The latest letter was issued Monday to Saol Therapeutics. The company said it remains committed to identifying a path forward with the agency, but “traditional clinical trials often take many years.”

Complete response letters were also sent this year to rare disease drugmakers including PTC Therapeutics Inc., Rocket Pharmaceuticals Inc., Ultragenyx Pharmaceutical Inc., and Replimune Group Inc. The letters range from asking the company to provide additional data to show the drug’s effectiveness or provide more information on manufacturing operations.

The FDA in May issued a letter to Stealth BioTherapeutics Inc. for its Barth syndrome drug, but recently accepted the company’s resubmitted application and is expected to have a planned decision date of Sept. 26.

Mixed Communication

Through public statements, the FDA has shared support for rare disease drug development.

One of FDA Commissioner Marty Makary’s first proposals when he joined the agency was to roll out a new rare disease approval pathway that would allow authorization without data from a randomized controlled clinical trial. Prasad said last week the agency plans to unveil that framework soon.

The FDA also held a roundtable in June on cell and gene therapies, where US Health Secretary Robert F. Kennedy Jr. backed the agency and said his office will “sweep away the barriers” and figure out ways to accelerate approvals.

But some drugmakers are finding that the FDA’s recent skepticism in complete response letters doesn’t line up with the administration’s vision for flexibility.

For Capricor, the letter was unexpected because the company had not been told there were any problems in its application, Marban said.

The issues highlighted in Replimune’s letter “were not raised by the agency during the mid- and late-cycle reviews,” according to a company statement.

“We remain steadfastly committed to patient access while we work with the FDA to secure regulatory approval,” Replimune said in a statement that shared it will meet with the FDA to discuss the letter. However, without accelerated approval based on the current application, the drug’s program to treat advanced melanoma will not be viable, the company said.

Despite industry concerns over the agency’s decisions, a recent FDA approval issued another signal of how it could rare disease therapy development.

The agency in August approved Precigen Inc.’s Papzimeos, a first-of-its-kind immunotherapy to treat adult patients with recurrent respiratory papillomatosis.

The approval, touted by Prasad, was significant because it was authorized without a post-market confirmatory trial, signaling the agency’s regulatory flexibility with rare diseases.

“This is a great example of you don’t need a randomized study to know this works,” Prasad said last week at a workshop on rare disease clinical trials. “This is a great example of tremendous regulatory flexibility for rare conditions.”

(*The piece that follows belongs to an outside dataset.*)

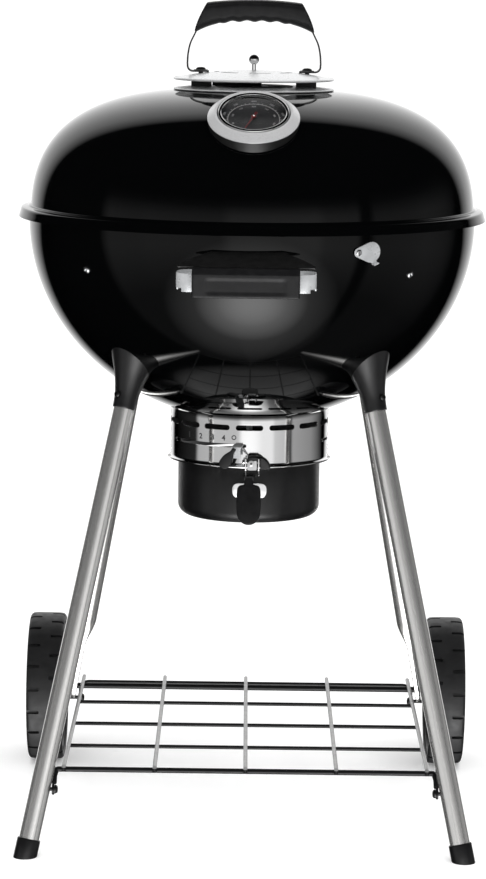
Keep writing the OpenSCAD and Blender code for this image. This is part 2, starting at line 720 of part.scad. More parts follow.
module wire_shelf() {
    rail_y = -241.5;
    wire_z = shelf_z + 4.1;
    eye_y = leg_at(1, -1, 82)[1];
    color("#141416") union() {
        for (y = [-118.5, 4, 129]) rod([-229.5, y, shelf_z], [229.5, y, shelf_z], 2);
        for (s = [-1, 1]) {
            wire([[0, 255, shelf_z], [s * 222, 255, shelf_z], [s * 230.5, 252, 98],
                [s * 230.5, axle_y + 8, 89]], 2);
            wire([[0, rail_y, shelf_z], [s * 228, rail_y, shelf_z], [s * 237, rail_y - 4, 97],
                [s * 237.6, eye_y + 2, 88]], 2.75);
            shelf_eye([s * 237, eye_y, 82], s);
            shelf_eye([s * 229, axle_y + 3, 84], s);
        }
        for (x = [-226:113:226]) {
            rod([x, rail_y - 7.3, wire_z], [x, 272, wire_z], 2.5);
            rod([x, rail_y - 4.5, shelf_z - 1.5], [x, rail_y - 4.5, wire_z], 2.3);
        }
    }
}

module shelf_bolts() {
    eye_y = leg_at(1, -1, 82)[1];
    color("#1d1d1f") for (s = [-1, 1]) {
        translate([s * 232.5, eye_y, 82]) rotate([0, s * 90, 0]) {
            cylinder(h = 4, r = 5.5);
            cylinder(h = 22, r = 2.95);
        }
        translate([s * 224.8, axle_y + 3, 84]) rotate([0, s * 90, 0]) {
            cylinder(h = 4, r = 5.5);
            cylinder(h = 24, r = 2.95);
        }
    }
}

lid_shell();
lid_vent_plate();
heat_shield();
shield_spacers();
lid_handle_strap();
lid_handle_grip();
handle_bolts();
thermometer_bezel();
thermometer_case();
thermometer_ring();
thermometer_dial();
thermometer_lens();
thermometer_probe();
thermometer_needle();
vent_damper();
damper_knob();
bowl_shell();
leg_socket(-1, -1);  // leg_socket_front_left
leg_socket(1, -1);  // leg_socket_front_right
leg_socket(-1, 1);  // leg_socket_rear_left
leg_socket(1, 1);  // leg_socket_rear_right
socket_screws();
grate_brackets();
bracket_screws();
front_handle_bracket();
front_handle_guard();
front_handle_grip();
front_handle_screws();
air_ring();
pan_clip();
port_rivet();
port_cover();
leg_front(-1);  // leg_front_left
leg_front(1);  // leg_front_right
leg_rear(-1);  // leg_rear_left
leg_rear(1);  // leg_rear_right
foot_cap(-1);  // foot_cap_left
foot_cap(1);  // foot_cap_right
axle();
axle_nuts();
wire_shelf();
shelf_bolts();
cooking_grate();
charcoal_grate();
sweeper_blades();
sweeper_arm();
sweeper_grip();
ash_pan();
pan_handle();
pan_handle_plate();
latch_bracket();
pan_latch();
latch_wire();
wheel(-1);  // wheel_left
wheel(1);  // wheel_right
tyre(-1);  // tyre_left
tyre(1);  // tyre_right
hub_cap(-1);  // hub_cap_left
hub_cap(1);  // hub_cap_right
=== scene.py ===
from math import acos, asin, atan2, copysign, cos, degrees, dist, hypot, pi, radians, sin, sqrt, tan

import bmesh
import bpy
from mathutils import Matrix, Vector


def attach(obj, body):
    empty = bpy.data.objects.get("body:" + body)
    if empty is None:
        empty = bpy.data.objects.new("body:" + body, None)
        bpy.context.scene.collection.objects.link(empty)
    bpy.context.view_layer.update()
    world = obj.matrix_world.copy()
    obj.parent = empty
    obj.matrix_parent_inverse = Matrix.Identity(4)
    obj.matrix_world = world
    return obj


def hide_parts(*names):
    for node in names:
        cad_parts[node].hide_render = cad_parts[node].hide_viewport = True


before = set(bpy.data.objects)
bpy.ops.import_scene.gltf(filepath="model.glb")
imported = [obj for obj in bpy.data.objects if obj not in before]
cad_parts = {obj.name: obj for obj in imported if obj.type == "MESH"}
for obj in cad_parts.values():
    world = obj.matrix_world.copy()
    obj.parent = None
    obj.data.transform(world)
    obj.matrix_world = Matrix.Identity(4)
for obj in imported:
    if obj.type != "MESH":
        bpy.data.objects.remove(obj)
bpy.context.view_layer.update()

# Kettle charcoal grill. Front is -Y, right is +X, up is +Z, the ground is z = 0.
# Shapes are given in millimetres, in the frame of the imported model, and built in metres.

MM = 0.001
SCENE = bpy.context.scene

# ---------------------------------------------------------------- driving sizes, in millimetres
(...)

Helen Sabzevari, CEO of Precigen, said in an interview that the company had a “close interaction” with the FDA, where the agency understood that the “right design was done for the right indication.”

“This is a great example of patients serving as their own controls,” Prasad said.

Future Decisions

The rare disease drug industry is now eyeing how the agency will react to upcoming decision dates for applications.

Scholar Rock is expecting a decision by Sept. 22 for its spinal muscular atrophy drug, GSK Plc should have a decision by Oct. 23 for its multiple myeloma drug, and Amgen Inc. is expecting a decision by Dec. 14 for its treatment targeting myasthenia gravis.

“Rare disease drug development is already one of the riskiest and most resource intensive areas of biomedical research,” said Stacey Frisk, executive director of the Rare Disease Company Coalition, a group representing rare disease drugmakers.

“FDA’s clarity in their decision making is really important for companies who are developing treatments for small, challenging patient populations,” Frisk said in an interview. “Now is the time to really reinforce the FDA mission driven approach to rare disease drug development.”